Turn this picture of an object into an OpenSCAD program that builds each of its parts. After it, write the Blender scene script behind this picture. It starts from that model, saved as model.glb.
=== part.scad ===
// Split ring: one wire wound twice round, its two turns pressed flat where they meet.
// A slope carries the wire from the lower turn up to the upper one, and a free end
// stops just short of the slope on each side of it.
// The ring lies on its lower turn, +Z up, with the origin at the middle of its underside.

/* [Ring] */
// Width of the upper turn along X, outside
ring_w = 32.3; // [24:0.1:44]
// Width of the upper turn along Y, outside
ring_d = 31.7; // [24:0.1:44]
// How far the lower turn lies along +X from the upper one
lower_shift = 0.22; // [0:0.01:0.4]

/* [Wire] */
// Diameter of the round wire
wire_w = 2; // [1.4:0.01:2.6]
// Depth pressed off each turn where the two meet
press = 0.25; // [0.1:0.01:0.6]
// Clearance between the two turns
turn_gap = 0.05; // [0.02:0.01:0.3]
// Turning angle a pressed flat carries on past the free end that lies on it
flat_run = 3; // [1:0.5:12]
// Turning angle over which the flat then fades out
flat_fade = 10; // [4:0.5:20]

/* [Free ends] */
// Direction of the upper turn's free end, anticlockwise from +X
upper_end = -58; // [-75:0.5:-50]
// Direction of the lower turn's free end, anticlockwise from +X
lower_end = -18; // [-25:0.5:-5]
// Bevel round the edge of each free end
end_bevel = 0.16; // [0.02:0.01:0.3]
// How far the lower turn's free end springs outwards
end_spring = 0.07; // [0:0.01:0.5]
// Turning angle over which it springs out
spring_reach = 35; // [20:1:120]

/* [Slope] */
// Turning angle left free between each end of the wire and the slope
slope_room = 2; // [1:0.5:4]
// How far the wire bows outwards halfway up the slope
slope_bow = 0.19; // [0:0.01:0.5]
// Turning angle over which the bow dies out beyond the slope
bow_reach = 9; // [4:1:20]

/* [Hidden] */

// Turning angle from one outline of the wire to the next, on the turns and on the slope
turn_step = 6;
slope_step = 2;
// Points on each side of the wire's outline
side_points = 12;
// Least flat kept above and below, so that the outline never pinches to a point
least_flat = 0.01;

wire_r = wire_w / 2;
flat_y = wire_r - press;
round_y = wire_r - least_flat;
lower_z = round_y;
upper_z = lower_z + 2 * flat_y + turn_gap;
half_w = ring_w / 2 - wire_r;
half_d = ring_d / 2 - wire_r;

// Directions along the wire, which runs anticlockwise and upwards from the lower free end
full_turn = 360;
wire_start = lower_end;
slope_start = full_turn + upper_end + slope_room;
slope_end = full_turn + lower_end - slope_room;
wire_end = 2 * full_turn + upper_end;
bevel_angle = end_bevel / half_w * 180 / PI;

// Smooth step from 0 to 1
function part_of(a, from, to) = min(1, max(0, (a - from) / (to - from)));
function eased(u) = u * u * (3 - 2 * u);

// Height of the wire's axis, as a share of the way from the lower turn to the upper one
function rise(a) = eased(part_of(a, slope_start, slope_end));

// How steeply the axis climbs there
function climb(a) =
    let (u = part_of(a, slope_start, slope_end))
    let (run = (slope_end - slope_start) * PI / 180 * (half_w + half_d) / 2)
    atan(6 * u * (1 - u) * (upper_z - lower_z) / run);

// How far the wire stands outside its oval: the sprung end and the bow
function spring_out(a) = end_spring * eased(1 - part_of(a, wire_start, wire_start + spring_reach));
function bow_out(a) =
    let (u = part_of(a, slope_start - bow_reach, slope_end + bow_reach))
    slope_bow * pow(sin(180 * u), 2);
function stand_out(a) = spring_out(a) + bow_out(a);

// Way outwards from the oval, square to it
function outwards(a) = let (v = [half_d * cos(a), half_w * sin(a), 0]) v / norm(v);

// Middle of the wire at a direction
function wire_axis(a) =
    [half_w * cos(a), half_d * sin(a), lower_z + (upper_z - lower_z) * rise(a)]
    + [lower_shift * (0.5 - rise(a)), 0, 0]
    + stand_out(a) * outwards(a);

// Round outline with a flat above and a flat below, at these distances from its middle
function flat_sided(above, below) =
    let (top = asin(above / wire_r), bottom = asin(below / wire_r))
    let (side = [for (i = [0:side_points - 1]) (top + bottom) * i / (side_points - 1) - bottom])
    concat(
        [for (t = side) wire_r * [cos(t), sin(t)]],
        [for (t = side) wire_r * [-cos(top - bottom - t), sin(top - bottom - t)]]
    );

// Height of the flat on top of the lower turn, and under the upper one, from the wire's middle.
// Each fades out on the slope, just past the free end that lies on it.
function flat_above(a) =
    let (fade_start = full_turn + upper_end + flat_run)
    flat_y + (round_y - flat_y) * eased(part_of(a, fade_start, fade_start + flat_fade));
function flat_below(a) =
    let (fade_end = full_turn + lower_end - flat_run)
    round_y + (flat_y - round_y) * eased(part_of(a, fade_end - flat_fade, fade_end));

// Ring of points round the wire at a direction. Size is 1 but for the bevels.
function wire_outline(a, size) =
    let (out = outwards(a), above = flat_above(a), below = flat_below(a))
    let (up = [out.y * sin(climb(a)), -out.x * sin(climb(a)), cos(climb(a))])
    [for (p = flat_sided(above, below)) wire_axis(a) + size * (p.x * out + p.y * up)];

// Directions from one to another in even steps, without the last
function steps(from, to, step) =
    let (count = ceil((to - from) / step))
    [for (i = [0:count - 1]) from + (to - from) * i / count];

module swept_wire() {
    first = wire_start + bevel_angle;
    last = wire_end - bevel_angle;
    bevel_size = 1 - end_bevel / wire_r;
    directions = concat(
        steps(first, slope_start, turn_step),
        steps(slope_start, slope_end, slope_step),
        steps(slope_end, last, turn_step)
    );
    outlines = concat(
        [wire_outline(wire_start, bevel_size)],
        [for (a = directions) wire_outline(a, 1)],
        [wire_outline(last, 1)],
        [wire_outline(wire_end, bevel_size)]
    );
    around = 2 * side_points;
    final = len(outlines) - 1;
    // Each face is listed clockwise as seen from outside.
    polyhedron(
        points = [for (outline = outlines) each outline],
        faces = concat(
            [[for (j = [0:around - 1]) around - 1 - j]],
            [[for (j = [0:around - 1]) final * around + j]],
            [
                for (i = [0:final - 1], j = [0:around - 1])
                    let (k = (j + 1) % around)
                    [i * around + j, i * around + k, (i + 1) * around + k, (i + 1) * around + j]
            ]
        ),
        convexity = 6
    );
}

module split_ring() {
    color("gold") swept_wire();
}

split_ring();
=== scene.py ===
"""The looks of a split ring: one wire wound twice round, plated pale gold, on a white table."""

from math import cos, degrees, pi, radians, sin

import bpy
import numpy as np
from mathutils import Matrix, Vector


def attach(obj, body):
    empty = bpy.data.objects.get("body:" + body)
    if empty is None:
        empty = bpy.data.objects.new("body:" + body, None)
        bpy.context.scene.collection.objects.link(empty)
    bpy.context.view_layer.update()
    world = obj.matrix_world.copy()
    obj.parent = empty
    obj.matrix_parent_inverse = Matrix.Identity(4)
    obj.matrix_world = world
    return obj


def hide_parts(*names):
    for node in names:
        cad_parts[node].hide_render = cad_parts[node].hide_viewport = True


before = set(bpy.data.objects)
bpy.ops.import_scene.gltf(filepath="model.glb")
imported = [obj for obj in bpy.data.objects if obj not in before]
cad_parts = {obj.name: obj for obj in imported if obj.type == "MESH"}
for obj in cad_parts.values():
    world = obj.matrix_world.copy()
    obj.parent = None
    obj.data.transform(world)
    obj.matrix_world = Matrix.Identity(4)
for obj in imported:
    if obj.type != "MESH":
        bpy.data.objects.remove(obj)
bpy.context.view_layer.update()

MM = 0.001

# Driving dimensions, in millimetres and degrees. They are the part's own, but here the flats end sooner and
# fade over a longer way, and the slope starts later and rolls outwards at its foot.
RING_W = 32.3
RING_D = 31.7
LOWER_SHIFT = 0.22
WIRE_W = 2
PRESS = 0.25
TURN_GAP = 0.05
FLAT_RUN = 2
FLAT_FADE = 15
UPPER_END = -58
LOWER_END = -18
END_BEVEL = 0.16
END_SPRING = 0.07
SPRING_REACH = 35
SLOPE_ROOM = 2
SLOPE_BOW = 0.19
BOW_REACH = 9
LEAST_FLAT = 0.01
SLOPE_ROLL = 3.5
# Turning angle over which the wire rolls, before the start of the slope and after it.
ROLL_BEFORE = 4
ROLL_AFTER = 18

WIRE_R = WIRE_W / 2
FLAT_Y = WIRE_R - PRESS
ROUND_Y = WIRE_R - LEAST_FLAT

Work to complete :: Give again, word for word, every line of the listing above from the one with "obj.matrix_world = world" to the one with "imported = [obj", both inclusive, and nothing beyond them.

Task response ::
    obj.matrix_world = world
    return obj


def hide_parts(*names):
    for node in names:
        cad_parts[node].hide_render = cad_parts[node].hide_viewport = True


before = set(bpy.data.objects)
bpy.ops.import_scene.gltf(filepath="model.glb")
imported = [obj for obj in bpy.data.objects if obj not in before]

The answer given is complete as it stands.